■ **WHAT NEEDS TO BE DONE**
Quote exactly and only this range of lines in the data below: the line that holds "obj.matrix_world = world" to the line that holds "imported = [obj", both included.

(Rows from a 3D modeling dataset)
════

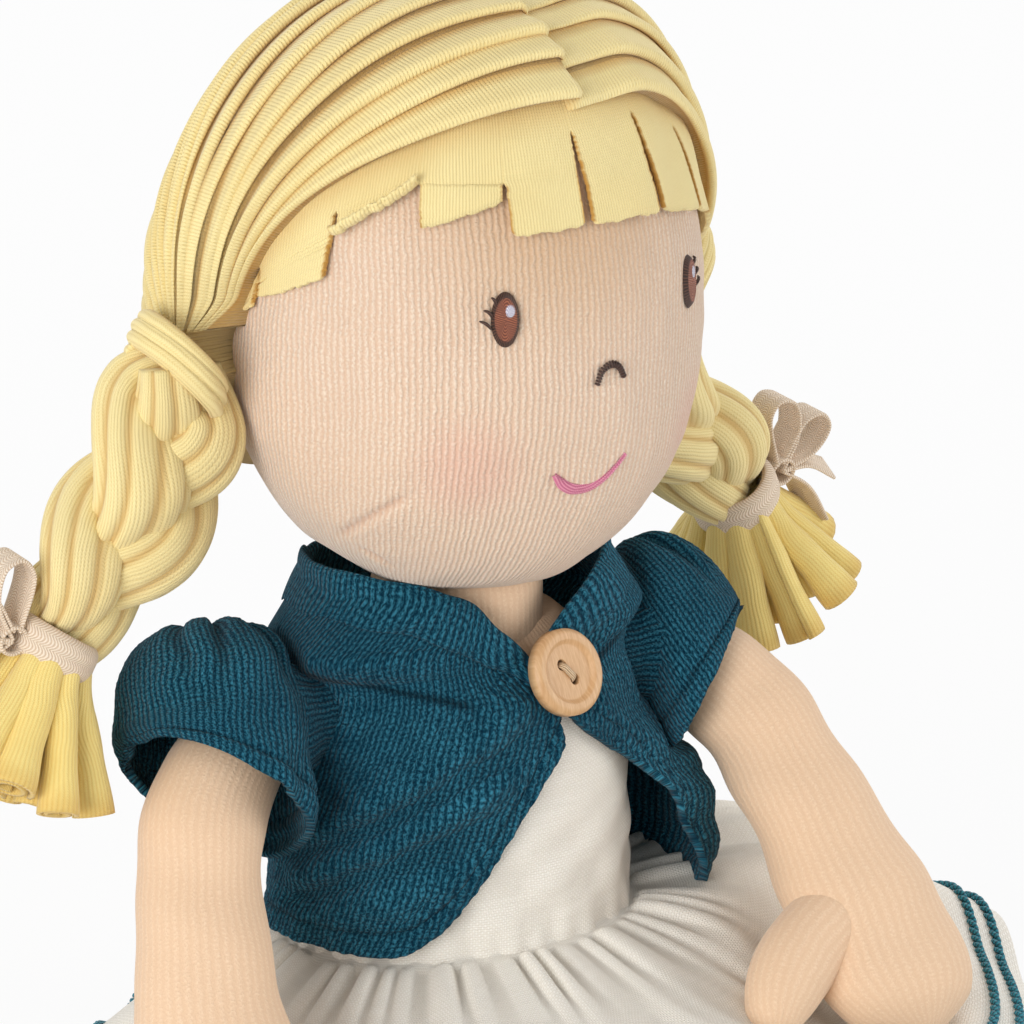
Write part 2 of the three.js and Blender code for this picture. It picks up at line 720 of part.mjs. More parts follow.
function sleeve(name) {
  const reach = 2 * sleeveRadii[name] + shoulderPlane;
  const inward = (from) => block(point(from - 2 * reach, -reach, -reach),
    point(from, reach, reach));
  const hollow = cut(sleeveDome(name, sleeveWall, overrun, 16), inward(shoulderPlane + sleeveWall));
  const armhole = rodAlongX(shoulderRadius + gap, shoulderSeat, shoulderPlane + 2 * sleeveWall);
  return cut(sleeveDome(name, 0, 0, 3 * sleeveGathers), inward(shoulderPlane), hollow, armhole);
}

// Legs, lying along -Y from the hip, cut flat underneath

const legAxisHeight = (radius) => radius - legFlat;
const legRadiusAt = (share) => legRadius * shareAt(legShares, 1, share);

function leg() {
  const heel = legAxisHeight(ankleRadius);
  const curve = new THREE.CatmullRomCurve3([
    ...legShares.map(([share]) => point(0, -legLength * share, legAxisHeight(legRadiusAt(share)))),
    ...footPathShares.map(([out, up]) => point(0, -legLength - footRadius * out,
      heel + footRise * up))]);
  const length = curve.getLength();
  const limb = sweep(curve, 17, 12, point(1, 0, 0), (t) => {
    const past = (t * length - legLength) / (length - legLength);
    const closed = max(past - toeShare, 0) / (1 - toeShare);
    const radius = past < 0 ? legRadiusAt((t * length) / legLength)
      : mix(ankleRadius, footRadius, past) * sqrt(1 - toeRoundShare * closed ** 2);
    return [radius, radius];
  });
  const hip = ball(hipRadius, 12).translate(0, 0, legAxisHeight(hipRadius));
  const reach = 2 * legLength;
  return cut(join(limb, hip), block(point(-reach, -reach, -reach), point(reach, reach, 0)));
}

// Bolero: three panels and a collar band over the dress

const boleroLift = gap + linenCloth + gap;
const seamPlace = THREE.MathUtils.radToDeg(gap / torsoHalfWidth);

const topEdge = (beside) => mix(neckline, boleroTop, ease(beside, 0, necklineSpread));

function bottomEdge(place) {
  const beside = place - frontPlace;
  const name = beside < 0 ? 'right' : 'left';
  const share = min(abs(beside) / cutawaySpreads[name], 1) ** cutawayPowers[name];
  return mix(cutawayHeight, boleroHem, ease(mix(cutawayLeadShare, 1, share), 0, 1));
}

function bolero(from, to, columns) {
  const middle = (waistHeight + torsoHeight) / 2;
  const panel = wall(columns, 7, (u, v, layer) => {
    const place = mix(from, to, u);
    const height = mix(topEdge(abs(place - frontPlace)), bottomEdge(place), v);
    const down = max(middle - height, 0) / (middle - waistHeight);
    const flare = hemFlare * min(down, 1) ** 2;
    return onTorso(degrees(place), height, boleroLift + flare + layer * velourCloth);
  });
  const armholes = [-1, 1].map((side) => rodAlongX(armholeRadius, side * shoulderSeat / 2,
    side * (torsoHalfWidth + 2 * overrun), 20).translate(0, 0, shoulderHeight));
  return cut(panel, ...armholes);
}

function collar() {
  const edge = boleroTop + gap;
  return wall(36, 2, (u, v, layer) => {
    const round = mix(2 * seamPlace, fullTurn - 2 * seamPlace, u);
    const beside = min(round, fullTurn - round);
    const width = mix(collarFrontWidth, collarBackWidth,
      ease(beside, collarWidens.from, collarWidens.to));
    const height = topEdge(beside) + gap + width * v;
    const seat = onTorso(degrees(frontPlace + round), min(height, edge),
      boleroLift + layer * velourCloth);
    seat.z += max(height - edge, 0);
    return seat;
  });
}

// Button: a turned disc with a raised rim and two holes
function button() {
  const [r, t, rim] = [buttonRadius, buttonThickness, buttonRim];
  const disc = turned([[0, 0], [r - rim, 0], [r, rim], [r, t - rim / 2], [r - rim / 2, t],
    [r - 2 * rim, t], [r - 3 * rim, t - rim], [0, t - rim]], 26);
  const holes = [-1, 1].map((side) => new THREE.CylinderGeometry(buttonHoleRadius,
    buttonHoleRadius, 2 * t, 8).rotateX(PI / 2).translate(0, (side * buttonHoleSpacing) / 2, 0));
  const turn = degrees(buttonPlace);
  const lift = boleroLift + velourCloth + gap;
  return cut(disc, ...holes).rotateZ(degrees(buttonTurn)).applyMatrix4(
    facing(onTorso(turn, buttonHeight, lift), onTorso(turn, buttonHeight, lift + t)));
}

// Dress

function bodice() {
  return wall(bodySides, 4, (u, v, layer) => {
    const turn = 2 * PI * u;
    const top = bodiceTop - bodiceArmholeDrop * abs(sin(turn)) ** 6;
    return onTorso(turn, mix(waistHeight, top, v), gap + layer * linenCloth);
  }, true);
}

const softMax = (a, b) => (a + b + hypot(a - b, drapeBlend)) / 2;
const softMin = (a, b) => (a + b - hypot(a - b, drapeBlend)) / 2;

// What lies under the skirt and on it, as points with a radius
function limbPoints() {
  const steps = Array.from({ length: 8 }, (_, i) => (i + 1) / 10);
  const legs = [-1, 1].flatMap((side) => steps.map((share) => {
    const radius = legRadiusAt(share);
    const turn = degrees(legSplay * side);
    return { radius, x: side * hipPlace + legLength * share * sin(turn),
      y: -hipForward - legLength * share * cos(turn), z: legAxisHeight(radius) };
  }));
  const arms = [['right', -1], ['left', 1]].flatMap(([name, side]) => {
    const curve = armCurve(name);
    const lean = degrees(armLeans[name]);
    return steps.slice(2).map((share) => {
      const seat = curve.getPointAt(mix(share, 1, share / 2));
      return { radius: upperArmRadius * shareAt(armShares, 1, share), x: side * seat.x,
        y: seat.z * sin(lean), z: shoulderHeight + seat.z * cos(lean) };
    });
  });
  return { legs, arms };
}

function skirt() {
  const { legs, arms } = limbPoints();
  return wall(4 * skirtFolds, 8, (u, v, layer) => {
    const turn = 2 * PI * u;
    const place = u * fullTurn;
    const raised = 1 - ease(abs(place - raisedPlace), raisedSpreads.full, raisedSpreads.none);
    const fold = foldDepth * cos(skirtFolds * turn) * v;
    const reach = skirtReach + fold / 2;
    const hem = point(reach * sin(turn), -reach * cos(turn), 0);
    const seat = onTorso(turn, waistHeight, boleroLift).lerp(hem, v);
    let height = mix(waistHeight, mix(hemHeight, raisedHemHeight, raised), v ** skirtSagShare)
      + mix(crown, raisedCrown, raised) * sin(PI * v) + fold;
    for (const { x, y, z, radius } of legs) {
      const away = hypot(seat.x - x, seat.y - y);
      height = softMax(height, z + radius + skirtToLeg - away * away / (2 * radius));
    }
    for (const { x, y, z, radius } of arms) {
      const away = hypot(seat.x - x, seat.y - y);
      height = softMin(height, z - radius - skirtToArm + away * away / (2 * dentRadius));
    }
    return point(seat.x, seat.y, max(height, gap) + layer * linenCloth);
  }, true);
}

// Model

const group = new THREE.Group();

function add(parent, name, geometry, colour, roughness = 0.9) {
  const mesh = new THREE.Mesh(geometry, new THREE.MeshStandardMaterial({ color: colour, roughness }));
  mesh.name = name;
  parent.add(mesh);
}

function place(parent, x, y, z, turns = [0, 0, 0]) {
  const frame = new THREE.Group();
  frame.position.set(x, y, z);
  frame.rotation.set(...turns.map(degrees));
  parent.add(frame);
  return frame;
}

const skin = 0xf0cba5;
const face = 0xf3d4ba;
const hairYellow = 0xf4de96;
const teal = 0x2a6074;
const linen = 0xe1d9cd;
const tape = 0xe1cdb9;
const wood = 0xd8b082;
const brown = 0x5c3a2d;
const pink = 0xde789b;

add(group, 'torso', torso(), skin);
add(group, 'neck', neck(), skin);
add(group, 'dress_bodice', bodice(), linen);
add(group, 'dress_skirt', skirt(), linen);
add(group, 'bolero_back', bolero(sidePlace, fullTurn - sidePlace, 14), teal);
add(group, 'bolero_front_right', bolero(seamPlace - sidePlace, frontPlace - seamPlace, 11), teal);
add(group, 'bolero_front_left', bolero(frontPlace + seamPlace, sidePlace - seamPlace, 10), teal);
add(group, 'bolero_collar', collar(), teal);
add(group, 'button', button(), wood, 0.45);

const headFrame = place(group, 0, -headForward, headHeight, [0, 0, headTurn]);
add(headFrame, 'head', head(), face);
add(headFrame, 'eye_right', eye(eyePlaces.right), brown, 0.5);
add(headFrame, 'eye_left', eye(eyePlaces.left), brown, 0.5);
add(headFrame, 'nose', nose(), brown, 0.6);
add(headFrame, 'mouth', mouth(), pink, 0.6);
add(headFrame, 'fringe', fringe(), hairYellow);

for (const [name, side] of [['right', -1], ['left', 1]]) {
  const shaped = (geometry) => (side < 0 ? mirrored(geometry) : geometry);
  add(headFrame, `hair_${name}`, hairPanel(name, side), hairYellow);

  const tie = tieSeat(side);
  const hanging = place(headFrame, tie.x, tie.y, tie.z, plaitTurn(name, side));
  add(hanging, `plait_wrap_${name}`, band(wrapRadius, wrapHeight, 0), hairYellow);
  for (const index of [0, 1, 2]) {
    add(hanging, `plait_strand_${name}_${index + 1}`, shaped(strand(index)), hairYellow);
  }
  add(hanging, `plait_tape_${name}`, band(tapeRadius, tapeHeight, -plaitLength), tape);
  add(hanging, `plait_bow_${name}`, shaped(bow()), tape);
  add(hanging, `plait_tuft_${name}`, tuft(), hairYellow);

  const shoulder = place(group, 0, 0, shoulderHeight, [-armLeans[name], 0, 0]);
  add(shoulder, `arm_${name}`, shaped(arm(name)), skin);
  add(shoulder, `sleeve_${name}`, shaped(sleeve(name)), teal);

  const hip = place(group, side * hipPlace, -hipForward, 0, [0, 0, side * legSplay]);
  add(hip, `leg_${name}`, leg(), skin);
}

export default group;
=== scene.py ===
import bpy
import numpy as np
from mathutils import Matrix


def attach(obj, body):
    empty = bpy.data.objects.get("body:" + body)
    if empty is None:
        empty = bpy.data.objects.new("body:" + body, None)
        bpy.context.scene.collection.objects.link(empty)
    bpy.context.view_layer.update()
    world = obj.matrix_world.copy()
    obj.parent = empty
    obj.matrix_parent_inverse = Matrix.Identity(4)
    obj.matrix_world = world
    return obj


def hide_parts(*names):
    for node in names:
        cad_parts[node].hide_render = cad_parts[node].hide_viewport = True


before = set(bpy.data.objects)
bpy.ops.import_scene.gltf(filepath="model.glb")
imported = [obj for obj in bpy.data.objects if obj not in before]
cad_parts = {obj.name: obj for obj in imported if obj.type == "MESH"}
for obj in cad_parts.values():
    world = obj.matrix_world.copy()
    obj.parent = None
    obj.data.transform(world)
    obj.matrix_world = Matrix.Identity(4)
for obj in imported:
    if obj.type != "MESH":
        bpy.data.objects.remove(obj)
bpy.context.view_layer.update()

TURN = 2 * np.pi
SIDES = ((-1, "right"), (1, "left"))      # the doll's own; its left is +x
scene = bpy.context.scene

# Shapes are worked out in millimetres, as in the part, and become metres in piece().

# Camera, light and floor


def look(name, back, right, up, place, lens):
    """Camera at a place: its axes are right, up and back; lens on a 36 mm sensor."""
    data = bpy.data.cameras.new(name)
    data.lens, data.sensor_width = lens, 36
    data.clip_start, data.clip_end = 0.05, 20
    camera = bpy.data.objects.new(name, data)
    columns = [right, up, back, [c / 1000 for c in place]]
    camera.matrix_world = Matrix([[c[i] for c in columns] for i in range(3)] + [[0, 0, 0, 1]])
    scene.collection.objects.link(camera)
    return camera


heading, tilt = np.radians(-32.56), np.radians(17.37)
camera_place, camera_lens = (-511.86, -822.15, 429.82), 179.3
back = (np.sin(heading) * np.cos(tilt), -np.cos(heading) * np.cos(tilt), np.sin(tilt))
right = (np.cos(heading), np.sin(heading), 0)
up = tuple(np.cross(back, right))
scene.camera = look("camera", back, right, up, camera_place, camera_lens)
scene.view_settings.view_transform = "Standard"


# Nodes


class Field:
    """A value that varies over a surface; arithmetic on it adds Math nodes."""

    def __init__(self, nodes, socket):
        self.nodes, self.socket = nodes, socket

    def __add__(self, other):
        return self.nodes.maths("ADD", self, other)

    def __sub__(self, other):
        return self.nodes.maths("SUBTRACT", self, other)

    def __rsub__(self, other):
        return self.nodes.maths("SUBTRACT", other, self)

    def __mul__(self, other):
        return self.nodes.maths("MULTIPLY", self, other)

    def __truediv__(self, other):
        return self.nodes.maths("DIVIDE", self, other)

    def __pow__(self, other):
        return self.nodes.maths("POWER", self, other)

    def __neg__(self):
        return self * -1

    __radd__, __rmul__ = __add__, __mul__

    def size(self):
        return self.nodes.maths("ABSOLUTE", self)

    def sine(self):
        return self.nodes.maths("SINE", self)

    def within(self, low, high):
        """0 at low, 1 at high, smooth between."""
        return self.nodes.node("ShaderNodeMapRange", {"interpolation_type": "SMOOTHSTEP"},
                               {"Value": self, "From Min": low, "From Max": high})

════

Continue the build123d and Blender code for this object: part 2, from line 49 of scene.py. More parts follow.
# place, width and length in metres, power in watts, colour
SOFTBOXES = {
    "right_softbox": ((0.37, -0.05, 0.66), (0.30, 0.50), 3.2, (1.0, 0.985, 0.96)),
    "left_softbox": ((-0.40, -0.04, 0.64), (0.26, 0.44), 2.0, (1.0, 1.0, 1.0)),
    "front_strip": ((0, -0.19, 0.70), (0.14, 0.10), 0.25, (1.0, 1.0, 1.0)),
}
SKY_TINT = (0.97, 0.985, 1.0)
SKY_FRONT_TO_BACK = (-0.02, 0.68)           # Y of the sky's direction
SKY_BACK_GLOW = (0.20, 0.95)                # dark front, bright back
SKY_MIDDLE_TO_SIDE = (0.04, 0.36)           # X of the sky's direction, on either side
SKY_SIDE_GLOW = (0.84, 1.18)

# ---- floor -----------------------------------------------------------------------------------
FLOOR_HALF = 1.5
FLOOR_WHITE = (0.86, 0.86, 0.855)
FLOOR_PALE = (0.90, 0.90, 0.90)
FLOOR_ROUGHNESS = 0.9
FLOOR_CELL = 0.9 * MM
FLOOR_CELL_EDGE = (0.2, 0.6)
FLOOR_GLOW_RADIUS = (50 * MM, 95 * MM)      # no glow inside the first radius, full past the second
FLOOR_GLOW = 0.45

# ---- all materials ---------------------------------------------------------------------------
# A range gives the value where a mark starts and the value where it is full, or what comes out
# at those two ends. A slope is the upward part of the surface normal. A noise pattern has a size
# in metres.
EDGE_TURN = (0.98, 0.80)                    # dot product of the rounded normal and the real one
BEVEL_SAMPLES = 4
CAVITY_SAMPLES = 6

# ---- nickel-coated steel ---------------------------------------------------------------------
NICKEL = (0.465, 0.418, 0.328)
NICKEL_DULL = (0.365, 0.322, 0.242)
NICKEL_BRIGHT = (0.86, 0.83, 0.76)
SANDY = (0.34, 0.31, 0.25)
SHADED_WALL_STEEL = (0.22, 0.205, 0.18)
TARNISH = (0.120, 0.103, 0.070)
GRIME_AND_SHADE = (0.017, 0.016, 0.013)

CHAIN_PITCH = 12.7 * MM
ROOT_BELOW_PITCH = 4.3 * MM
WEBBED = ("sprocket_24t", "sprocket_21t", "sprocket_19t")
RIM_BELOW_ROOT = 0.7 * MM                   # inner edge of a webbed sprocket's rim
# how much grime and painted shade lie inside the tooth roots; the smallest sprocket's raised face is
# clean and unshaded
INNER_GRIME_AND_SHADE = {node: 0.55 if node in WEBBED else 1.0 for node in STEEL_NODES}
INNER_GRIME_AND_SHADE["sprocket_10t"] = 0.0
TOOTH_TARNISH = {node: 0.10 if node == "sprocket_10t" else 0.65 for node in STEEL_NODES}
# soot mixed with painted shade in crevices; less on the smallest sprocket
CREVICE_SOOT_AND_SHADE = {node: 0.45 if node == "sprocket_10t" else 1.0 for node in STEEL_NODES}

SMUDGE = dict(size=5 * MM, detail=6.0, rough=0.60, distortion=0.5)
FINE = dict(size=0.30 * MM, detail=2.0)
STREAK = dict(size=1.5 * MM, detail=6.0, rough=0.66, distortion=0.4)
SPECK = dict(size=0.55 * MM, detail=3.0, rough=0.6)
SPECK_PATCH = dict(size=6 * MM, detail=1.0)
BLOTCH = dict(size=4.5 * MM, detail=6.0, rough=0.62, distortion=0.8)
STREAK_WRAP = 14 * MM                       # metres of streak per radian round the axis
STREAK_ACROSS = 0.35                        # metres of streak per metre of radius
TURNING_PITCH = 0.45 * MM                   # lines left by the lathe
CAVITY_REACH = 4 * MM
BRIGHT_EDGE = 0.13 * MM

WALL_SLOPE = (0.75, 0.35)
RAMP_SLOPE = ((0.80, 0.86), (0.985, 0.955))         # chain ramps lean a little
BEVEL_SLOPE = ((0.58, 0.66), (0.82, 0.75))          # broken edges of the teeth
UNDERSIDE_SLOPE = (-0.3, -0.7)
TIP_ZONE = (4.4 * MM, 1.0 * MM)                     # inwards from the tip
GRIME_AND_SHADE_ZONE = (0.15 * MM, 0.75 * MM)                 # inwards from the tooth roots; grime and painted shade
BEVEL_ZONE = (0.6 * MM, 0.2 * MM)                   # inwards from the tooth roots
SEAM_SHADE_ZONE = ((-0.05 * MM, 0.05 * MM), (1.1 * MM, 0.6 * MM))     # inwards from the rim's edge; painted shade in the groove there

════

■ **THE COMPLETED TASK**
    obj.matrix_world = world
    return obj


def hide_parts(*names):
    for node in names:
        cad_parts[node].hide_render = cad_parts[node].hide_viewport = True


before = set(bpy.data.objects)
bpy.ops.import_scene.gltf(filepath="model.glb")
imported = [obj for obj in bpy.data.objects if obj not in before]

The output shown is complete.